Qhuinn parpadeó y tosió.
—¿Y de dónde… he vuelto?
—Te echaste una pequeña siesta. Para que pudiera extraerte el bazo.
Mierda. No era una alucinación. Era la nueva realidad.
—¿Y… estoy… bien?
La doctora Jane le puso la mano en el hombro y el peso de su palma parecía normal, aunque el resto de su cuerpo era translúcido.
—Sí. Te has portado muy bien.
—Todavía me duele el estómago. —Qhuinn levantó la cabeza y miró hacia su pecho desnudo y las vendas que le envolvían la cintura.
—Eso es lo normal. Pero te alegrará saber que puedes regresar a la casa de Blay dentro de una hora. La operación salió perfecta, sin ningún contratiempo, y ya estás cicatrizando muy bien. Yo no tengo problemas con la luz del día, así que si me necesitas, puedo ir a verte en cualquier momento. Blay sabe cuáles son las cosas de las que debe estar pendiente y también le entregué unas medicinas para ti.
Qhuinn cerró los ojos, abrumado por una infinita tristeza.
Mientras trataba de calmarse, oyó que la doctora Jane decía:
—Blay, ¿quieres venir un…?
Qhuinn negó con la cabeza y miró hacia otro lado.

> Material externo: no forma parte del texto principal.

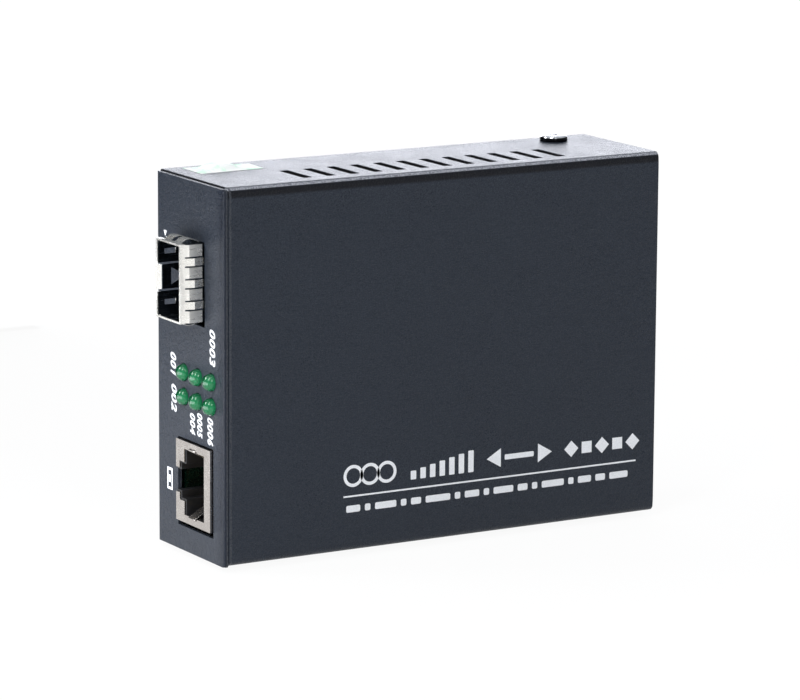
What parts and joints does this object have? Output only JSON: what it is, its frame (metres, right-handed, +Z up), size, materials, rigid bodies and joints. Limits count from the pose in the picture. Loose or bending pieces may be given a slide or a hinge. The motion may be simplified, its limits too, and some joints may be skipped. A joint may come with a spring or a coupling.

—Necesito estar un momento a solas.
—¿Estás seguro?
—Sí.
Mientras la puerta se cerraba silenciosamente, se llevó una mano temblorosa a la cara. Solo… sí, estaba solo. Y no sólo porque no hubiese nadie más en la habitación.
Realmente se había sentido feliz al pensar que las últimas doce horas habían sido un sueño.
Dios, ¿qué demonios iba a hacer con el resto de su vida?
De repente recordó la visión que había tenido cuando se acercó al Ocaso. Tal vez debería haber atravesado esa maldita puerta, a pesar de lo que vio. Con seguridad eso lo habría facilitado todo.
Se tomó un minuto para calmarse, o tal vez fue media hora. Luego gritó con la voz más fuerte que pudo:
—Estoy listo. Estoy listo para irme.